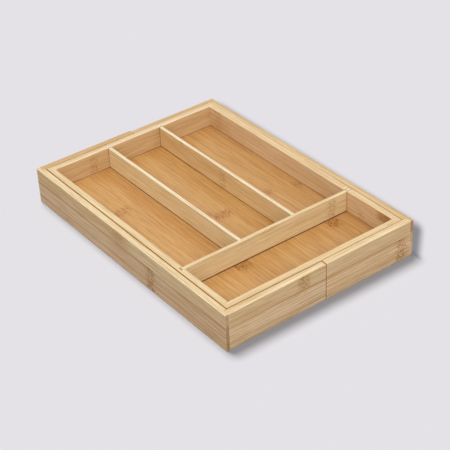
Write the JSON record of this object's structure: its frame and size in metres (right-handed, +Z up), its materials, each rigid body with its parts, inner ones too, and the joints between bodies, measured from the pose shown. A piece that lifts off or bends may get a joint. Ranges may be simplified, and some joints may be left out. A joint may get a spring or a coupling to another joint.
{
  "type": "expandable cutlery tray",
  "caption": "Bamboo drawer tray with open bays for cutlery between two sleeves that pull out sideways on slotted end walls and open a further bay on each side.",
  "frame": {"origin": "middle of the closed tray, on the surface that it stands on", "axes": "+Z up, +Y along the tray's length from the front bay to the long bays, +X across its width, the way the right sleeve slides"},
  "size_m": [0.306, 0.43, 0.0552],
  "materials": {
    "centre_walls": "pressed bamboo, sanded, satin clear coat",
    "sleeve_walls": "pressed bamboo, sanded, satin clear coat",
    "dividers": "pressed bamboo, sanded, satin clear coat",
    "floor_panel": "steamed pressed bamboo panel, satin clear coat",
    "sleeve_panels": "steamed pressed bamboo panel, satin clear coat",
    "guide_strips": "pressed bamboo, waxed"
  },
  "bodies": {
    "tray": {"centre_left_wall": "centre_walls", "centre_right_wall": "centre_walls", "centre_front_wall": "centre_walls", "centre_back_wall": "centre_walls", "centre_base": "floor_panel", "cross_divider": "dividers", "long_divider_left": "dividers", "long_divider_right": "dividers", "guide_front_left": "guide_strips", "guide_front_right": "guide_strips", "guide_back_left": "guide_strips", "guide_back_right": "guide_strips"},
    "left_sleeve": {"left_sleeve_side_wall": "sleeve_walls", "left_sleeve_front_wall": "sleeve_walls", "left_sleeve_back_wall": "sleeve_walls", "left_sleeve_base": "sleeve_panels"},
    "right_sleeve": {"right_sleeve_side_wall": "sleeve_walls", "right_sleeve_front_wall": "sleeve_walls", "right_sleeve_back_wall": "sleeve_walls", "right_sleeve_base": "sleeve_panels"}
  },
  "joints": [
    {"name": "left_sleeve_slide", "type": "slide", "parent": "tray", "child": "left_sleeve", "axis": [-1, 0, 0], "range_m": [0, 0.085]},
    {"name": "right_sleeve_slide", "type": "slide", "parent": "tray", "child": "right_sleeve", "axis": [1, 0, 0], "range_m": [0, 0.085]}
  ]
}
::::
Can you give every line above again, exactly as written?

### RESPONSE BELOW
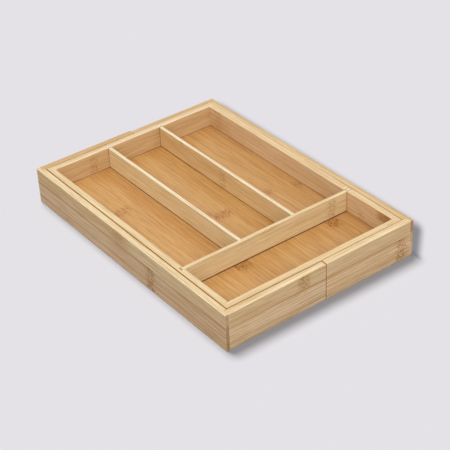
Write the JSON record of this object's structure: its frame and size in metres (right-handed, +Z up), its materials, each rigid body with its parts, inner ones too, and the joints between bodies, measured from the pose shown. A piece that lifts off or bends may get a joint. Ranges may be simplified, and some joints may be left out. A joint may get a spring or a coupling to another joint.
{
  "type": "expandable cutlery tray",
  "caption": "Bamboo drawer tray with open bays for cutlery between two sleeves that pull out sideways on slotted end walls and open a further bay on each side.",
  "frame": {"origin": "middle of the closed tray, on the surface that it stands on", "axes": "+Z up, +Y along the tray's length from the front bay to the long bays, +X across its width, the way the right sleeve slides"},
  "size_m": [0.306, 0.43, 0.0552],
  "materials": {
    "centre_walls": "pressed bamboo, sanded, satin clear coat",
    "sleeve_walls": "pressed bamboo, sanded, satin clear coat",
    "dividers": "pressed bamboo, sanded, satin clear coat",
    "floor_panel": "steamed pressed bamboo panel, satin clear coat",
    "sleeve_panels": "steamed pressed bamboo panel, satin clear coat",
    "guide_strips": "pressed bamboo, waxed"
  },
  "bodies": {
    "tray": {"centre_left_wall": "centre_walls", "centre_right_wall": "centre_walls", "centre_front_wall": "centre_walls", "centre_back_wall": "centre_walls", "centre_base": "floor_panel", "cross_divider": "dividers", "long_divider_left": "dividers", "long_divider_right": "dividers", "guide_front_left": "guide_strips", "guide_front_right": "guide_strips", "guide_back_left": "guide_strips", "guide_back_right": "guide_strips"},
    "left_sleeve": {"left_sleeve_side_wall": "sleeve_walls", "left_sleeve_front_wall": "sleeve_walls", "left_sleeve_back_wall": "sleeve_walls", "left_sleeve_base": "sleeve_panels"},
    "right_sleeve": {"right_sleeve_side_wall": "sleeve_walls", "right_sleeve_front_wall": "sleeve_walls", "right_sleeve_back_wall": "sleeve_walls", "right_sleeve_base": "sleeve_panels"}
  },
  "joints": [
    {"name": "left_sleeve_slide", "type": "slide", "parent": "tray", "child": "left_sleeve", "axis": [-1, 0, 0], "range_m": [0, 0.085]},
    {"name": "right_sleeve_slide", "type": "slide", "parent": "tray", "child": "right_sleeve", "axis": [1, 0, 0], "range_m": [0, 0.085]}
  ]
}